The asserted failure by his trial counsel to establish the nonexistence of bullet scars on the building would affect only one of Garvin's two attempted-murder convictions; the other stemmed from his admittedly having shot his former brother-in-law in the leg, a conviction unrelated to whether or where any bullets struck the building. After Garvin shot his former brother-in-law from behind, his ex-wife came out of the building and Garvin shot five more times, which he claimed were "in the air" in an attempt to scare everyone off. An absence of bullet scars would have supported his version of events he claims, but Garvin fails to note that such an examination could not have conclusively supported his story. At most it could only have shown that no bullet scars were found on the building.
The relative geography of the location was not clearly established at trial. It is not clear whether the apartment building necessarily would have been hit by Garvin's bullets. Only the general positions of the people and the apartment building were established; the ex-wife was evidently somewhere between Garvin and the building but no showing was made as to whether the building was directly behind her or off to the side or whether Garvin's fire at her would have been required to go directly toward the wall or on such an angle to the wall as to miss it.

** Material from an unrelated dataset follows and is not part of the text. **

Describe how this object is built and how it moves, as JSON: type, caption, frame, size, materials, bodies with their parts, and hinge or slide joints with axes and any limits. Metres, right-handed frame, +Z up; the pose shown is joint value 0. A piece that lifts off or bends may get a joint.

The "failure" of Garvin's counsel to search for bullet scars and fragments on the wall of the apartment building does not evince a legal performance falling below an objective standard of reasonableness. Accordingly, his argument fails. People v. Rogers (1986), 147 Ill. App. 3d 1, 3, 497 N.E.2d 856; People v. Garner (1986), 146 Ill. App. 3d 743, 746, 497 N.E.2d 381.
Similarly, Garvin's allied assertions that his trial counsel should have called an expert to testify as to the effect of bullet scars on or absent from the wall and that appellate counsel should have recognized these trial defects are equally without foundation.
Accordingly, the circuit court's dismissal of Garvin's petition as without merit is affirmed.